I have a Kool Dry. It's cut my blow drying time in half from what it was with a cheaper dryer. That thing is powerful.


----------



## bla89

I have order the kool dry and can't wait to get it, because i am tired of the wet dog smell in my apartment after cleaning my dog.


----------



## K9-Design

I have a Metro (lil orange monster) that is almost 20 years old and still works. A few years ago the switch broke, I thought it was a gonner but $20 later at the vacuum repair shop and it was good as new, plus a new filter and hose. 
After that I bought the Kool Dry (blue box). I like the variable speed. It is slightly stronger than the Metro on HI. But if I were to suggest and buy another, I would get another Metro. It was not worth over double the price for the Kool Dry. It has been a good dryer but I feel expensive for what it offers.


----------



## jwemt81

We just ordered a Metro last week. It should be here within a few days and I can't wait to try it. We have just been using just a regular blow dryer, but it was taking forever, so we finally broke down and bought the Metro.


----------



## bla89

We got the kool dry and I can't wait to give my big boy a bath and blow him dry. I am just excited to see the fluffied golden for a day.


----------



## eeneymeanymineymo

We will need pictures of the fluffed golden for a day!! Enjoy your new Kool Dry - you will LOVE it!!


----------



## CarolinaCasey

jwemt81 said:


> We just ordered a Metro last week. It should be here within a few days and I can't wait to try it. We have just been using just a regular blow dryer, but it was taking forever, so we finally broke down and bought the Metro.

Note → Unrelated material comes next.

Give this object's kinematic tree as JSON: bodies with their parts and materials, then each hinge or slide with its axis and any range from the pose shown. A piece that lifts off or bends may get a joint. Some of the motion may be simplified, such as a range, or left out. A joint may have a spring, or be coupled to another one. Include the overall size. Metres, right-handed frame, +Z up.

Which model did you get? Or- anyone that has the Metro-which one? There seems to be a few options!

I'd like to get one this summer so that our pup can get used to it from a young age.


----------



## Augie's Mom

Amazon.com has the Metro commander series dryers eligible for the super savers free shipping. The prices are competitive and there's no tax.

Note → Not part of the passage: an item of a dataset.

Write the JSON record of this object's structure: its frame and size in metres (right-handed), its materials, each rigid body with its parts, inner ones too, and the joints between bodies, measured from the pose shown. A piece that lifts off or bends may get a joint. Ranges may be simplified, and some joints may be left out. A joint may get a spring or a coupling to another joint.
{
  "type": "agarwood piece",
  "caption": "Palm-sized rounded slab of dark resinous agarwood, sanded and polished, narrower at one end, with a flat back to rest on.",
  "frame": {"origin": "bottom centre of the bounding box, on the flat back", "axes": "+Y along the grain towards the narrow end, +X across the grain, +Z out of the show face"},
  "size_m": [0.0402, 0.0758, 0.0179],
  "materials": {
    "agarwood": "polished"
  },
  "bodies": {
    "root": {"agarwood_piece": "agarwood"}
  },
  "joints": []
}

I just bought the Metro commander 3 and figure I saved at least $25 on the shipping alone.


----------



## eeneymeanymineymo

The Metro Commander (2 speed) has only 4 amps. The Kool Dry starts out with 2 -3 amps with it's variable speed and at full speed the amps is 9.6. That is more than double the amps of the Metro. With a goldens coat, you will save time and money by spending it upfront on a good dryer that will cut the drying time and your electric bill!

Right now until the end of June, check out this offer on a Kool Dry dryer:
http://www.showdogstore.com/chris-christensen-kool-dry-dog-dryer.aspx

They send you a $ 50 gift certificate in the mail!


----------



## mylissyk

I was also wondering which Metro model everyone has?


----------